"I am afraid there is occasion to offer apologies for my Lieutenant," continued Colburne.

"A very singular man. I should say eccentric," admitted the Doctor charitably.

"He annoys me a good deal, and yet he is a valuable officer. When he is drunk he is the drunkest man since the discovery of alcohol. He isn't drunk to-day. You have heard of three-bottle men. Well, Van Zandt is something like a thirty bottle man. I don't think he has had above two quarts of sherry this morning. I let him have it to keep him from swallowing camphene or corrosive sublimate. But with all his drink he is one of the best officers in the regiment, a good drill-master, a first-rate disciplinarian, and able to do army business. He takes a load of writing off my hands. I never saw such a fellow for returns and other official documents. He turns them off in a way that reminds you of those jugglers who pull dozens of yards of paper out of their mouths. He was once a bank accountant, and he has seen five years in the regular army. That explains his facility with the pen and the musket. Then he speaks French and Spanish. I believe he is a reprobate son of a very respectable New York family."

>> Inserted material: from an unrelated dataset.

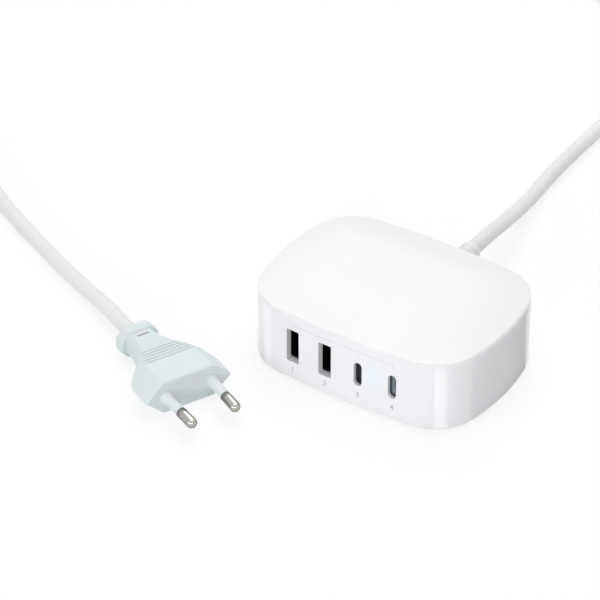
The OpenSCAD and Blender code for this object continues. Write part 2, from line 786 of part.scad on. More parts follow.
module plug_body() {
    plan = plug_plan();
    half_h = plug_h / 2;
    neck_end = -plug_l + flange_l;
    groove_w = 0.9;
    groove_h = 0.5;
    hexagon = [[-plug_w / 2, 0], [-plug_top_w / 2, half_h], [plug_top_w / 2, half_h],
        [plug_w / 2, 0], [plug_top_w / 2, -half_h], [-plug_top_w / 2, -half_h]];
    side = [[0, half_h], [-plug_face_l - 5, half_h], [neck_end, neck_h / 2],
        [neck_end, -neck_h / 2], [-plug_face_l - 5, -half_h], [0, -half_h]];
    color("aliceblue") plug_place() union() {
        difference() {
            intersection() {
                translate([0, 0, -plug_h]) linear_extrude(2 * plug_h)
                    polygon(concat(plan, [for (i = [len(plan) - 1:-1:0]) mirror_y(plan[i])]));
                rotate([90, 0, 90]) translate([0, 0, -plug_l]) linear_extrude(plug_l)
                    polygon(hexagon);
                rotate([90, 0, 0]) linear_extrude(2 * plug_w, center = true) polygon(side);
            }
            // Grip grooves across the top and the bottom
            for (k = [0:4], s = [-1, 1]) {
                x = -plug_face_l - 5.5 - 2.1 * k;
                top = half_h + (x + plug_face_l + 5) * (plug_h - neck_h) / 2
                    / (plug_l - flange_l - plug_face_l - 5);
                translate([x - groove_w, -plug_w / 2, s * top - groove_h])
                    cube([groove_w, plug_w, 2 * groove_h]);
            }
            // Slot over the lead's grip
            for (s = [-1, 1]) translate([neck_end + 1.6, -2.6, s * neck_h / 2 - 1.4])
                cube([1.1, 5.2, 2.8]);
            for (s = [-1, 1]) pin_place(s) translate([-pin_root, 0, 0]) rotate([0, 90, 0])
                cylinder(d = pin_root_d, h = pin_root + over, $fn = 48);
        }
        plug_flange();
    }
}

// The rounded flange at the lead's end
module plug_flange() {
    soft = 1.2;
    translate([-plug_l, 0, 0]) rotate([90, 0, 90]) hull() {
        linear_extrude(flange_l - soft)
            polygon(rounded_points(flange_w - 2 * soft, flange_h - 2 * soft, 3, 4));
        translate([0, 0, soft]) linear_extrude(flange_l - 2 * soft)
            polygon(rounded_points(flange_w, flange_h, 4, 4));
        linear_extrude(flange_l)
            polygon(rounded_points(flange_w - 2 * soft, flange_h - 2 * soft, 3, 4));
    }
}

module pin_place(s) {
    translate([0, s * pin_pitch / 2, 0]) rotate([0, 0, -s * pin_splay]) children();
}

// A pin is a stepped bar: thin under its sleeve and full size at its bare end
module plug_pin(s) {
    r = pin_d / 2;
    root = pin_root_d / 2;
    thin = sleeve_d / 2 - 0.4;
    flat = r - pin_tip_r;
    color("silver") plug_place() pin_place(s) rotate([0, 90, 0]) rotate_extrude($fn = round_fn)
        polygon(concat(
            [[0, -pin_root], [root, -pin_root], [root, 0], [thin, 0], [thin, sleeve_l],
                [r, sleeve_l]],
            [for (i = [0:6]) let (a = 15 * i)
                [flat + pin_tip_r * cos(a), pin_l - pin_tip_r + pin_tip_r * sin(a)]],
            [[0, pin_l]]
        ));
}

module pin_sleeve(s) {
    thin = sleeve_d / 2 - 0.4;
    color("aliceblue") plug_place() pin_place(s) rotate([0, 90, 0]) rotate_extrude($fn = round_fn)
        polygon([[thin, 0.1], [sleeve_foot_d / 2, 0.1], [sleeve_foot_d / 2 - 0.3, 1.6],
            [sleeve_d / 2, 4], [sleeve_d / 2, sleeve_l], [thin, sleeve_l]]);
}

top_cover();
housing();
for (i = [0:3]) foot(i);
floor_sheet();
circuit_board();
board_screws();
for (i = [0, 1]) usb_a_shell(i);
for (i = [0, 1]) usb_a_tongue(i);
for (i = [0, 1]) usb_a_contacts(i);
for (i = [0, 1]) usb_c_shell(2 + i);
for (i = [0, 1]) usb_c_tongue(2 + i);
for (i = [0, 1]) usb_c_carrier(2 + i);
transformer_core();
transformer_winding();
for (i = [0, 1]) bulk_capacitor(i);
for (i = [0:2]) output_capacitor(i);
choke_core();
choke_winding();
x_capacitor();
y_capacitor();
fuse();
bridge_rectifier();
heat_sink();
switching_transistor();
optocoupler();
for (i = [0, 1]) port_controller(i);
status_led();
live_wire();
neutral_wire();
strain_relief();
cord_lead();
cord_coil();
cord_tail();
cord_tie();
plug_body();
for (i = [0, 1]) pin_sleeve(2 * i - 1);
for (i = [0, 1]) plug_pin(2 * i - 1);
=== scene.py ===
"""The charger's looks: camera, mains lead, case, sockets, plug, materials and light."""

import json
import math

import bmesh
import bpy
from mathutils import Matrix, Vector


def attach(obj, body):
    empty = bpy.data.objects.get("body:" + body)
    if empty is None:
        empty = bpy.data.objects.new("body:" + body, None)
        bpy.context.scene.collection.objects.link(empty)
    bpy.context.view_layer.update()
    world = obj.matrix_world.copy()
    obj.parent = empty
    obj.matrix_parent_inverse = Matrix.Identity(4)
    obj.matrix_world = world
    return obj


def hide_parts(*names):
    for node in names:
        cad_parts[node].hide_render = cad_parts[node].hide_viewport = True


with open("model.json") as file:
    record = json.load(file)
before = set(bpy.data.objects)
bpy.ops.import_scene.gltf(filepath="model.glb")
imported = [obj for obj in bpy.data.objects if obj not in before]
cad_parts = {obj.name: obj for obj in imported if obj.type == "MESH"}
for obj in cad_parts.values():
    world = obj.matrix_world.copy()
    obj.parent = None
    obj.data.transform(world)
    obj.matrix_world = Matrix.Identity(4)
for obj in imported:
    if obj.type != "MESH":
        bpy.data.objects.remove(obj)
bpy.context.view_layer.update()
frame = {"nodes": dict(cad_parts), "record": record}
nodes = frame["nodes"]
scene = bpy.context.scene
MM = 0.001

# Camera: the photograph's frame is 600 by 600
AZIMUTH = math.radians(33.74)
ELEVATION = math.radians(36.33)
DISTANCE = 1.261
TARGET = Vector((-0.040565, 0.0, 0.0074445))
SENSOR = 36.0
FOCAL_PIXELS = 3436.09
FRAME_PIXELS = 600

# The body, in millimetres, as in the part's source
BODY_W = 94.0
BODY_D = 68.6
WALL_H = 28.1
FRONT_R = 358.0
SIDE_R = 86.4
CORNER_R = 18.5
WALL = 2.8
FLOOR_T = 2.2
BASE_Z = 0.8
WALL_TOP = BASE_Z + WALL_H
RIM_H = 0.5
RIM_IN = 0.35
DOME_H = 4.6

# The ports
PORT_X = (-21.25, -7.25, 6.75, 20.75)
PORT_MID = 15.4
USB_C_MID = 15.1
USB_A = (5.4, 14.0)
USB_C = (3.3, 10.0)
# How far a USB-C liner starts behind the wall's face
LINER_BACK = 1.3
# A slot's ends are a little less than full rounds, so that no two of its points meet
SLOT_SHORT = 0.01

# The mains lead
CORD_D = 5.8
RELIEF_L = 20.0
RELIEF_Z = 14.0
COIL_AT = (-217.5, 217.3)
COIL_D = 68.0
COIL_LIFT = 1.0

# The plug
PLUG_AT = (-44.16, -65.45)
PLUG_HEADING = math.radians(-25.0)
PLUG_W = 34.6
PLUG_H = 13.5
PLUG_L = 42.0
# The soft back of the plug is a little shorter, lower and to one side, as in the photograph
SHELL_L = 39.2
TAIL_SWAY = -0.7
TAIL_SAG = -0.85


def smoothstep(t):
    t = min(1.0, max(0.0, t))
    return t * t * (3 - 2 * t)


def add_object(name, data):
    obj = bpy.data.objects.new(name, data)
    scene.collection.objects.link(obj)
    return obj


def add_camera():
    """The photograph's camera, which looks down on the charger from its right front."""
    data = bpy.data.cameras.new("camera")
    camera = add_object("camera", data)
    back = Vector((
        math.sin(AZIMUTH) * math.cos(ELEVATION),
        -math.cos(AZIMUTH) * math.cos(ELEVATION),
        math.sin(ELEVATION),
    ))
    camera.location = TARGET + back * DISTANCE
    camera.rotation_mode = "QUATERNION"
    camera.rotation_quaternion = back.to_track_quat("Z", "Y")
    data.sensor_width = SENSOR
    data.lens = FOCAL_PIXELS * SENSOR / FRAME_PIXELS
    data.clip_start = 0.05
    data.clip_end = 20.0
    scene.camera = camera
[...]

This brief biography of Van Zandt furnished Ravenel the text for a discourse on the dangers of intemperance, illustrated by reminiscences of New Orleans society, and culminating in the assertion that three-quarters of the southern political leaders whom he remembered had died drunkards. The Doctor was more disposed than most Anglo-Saxons towards monologue, and he had a mixture of enthusiasm and humor which made people in general listen to him patiently. His present oration was interrupted by a mulatto lad who announced dinner.

The meal was elegantly cooked and served. Louisiana has inherited from its maternal France a delicate taste in convivial affairs, and the culinary artist of the occasion was he who had formerly ministered to the instructed appetites of the rebel captain and his Parisian affinity. To Colburne's mortification Van Zandt had paraded the rarest treasures of the Soulé wine-cellar; hermitage that could not have been bought then in New York for two dollars a bottle, and madeira that was worth three times as much; not to enlarge upon the champagne for the dessert, and the old Otard brandy for the pousse-cafe. He seemed to have got quite sober, as if by some miracle; or as if there was a fresh Van Zandt always ready to come on when one got over the bay; and he now recommenced to get himself drunk again ab initio. He governed his tongue, however, and behaved with good breeding. Evidently he was not only grateful to Colburne, but stood in professional awe of him as his superior officer. After dinner, still amazingly sober, although with ten or twenty dollars' worth of wine in him, he sat down to the piano, and thundered out some pretty-well executed arias from popular operas.

"Four o'clock!" exclaimed the Doctor. "I have just time to get home and see my daughter dine. Captain, we shall see you soon, I hope."

"Certainly. What is the earliest time that I can call without inconveniencing you?"

"Any time. This evening."

The Doctor bade Van Zandt a most amicable good afternoon, but did not ask him to accompany Colburne in the projected visit.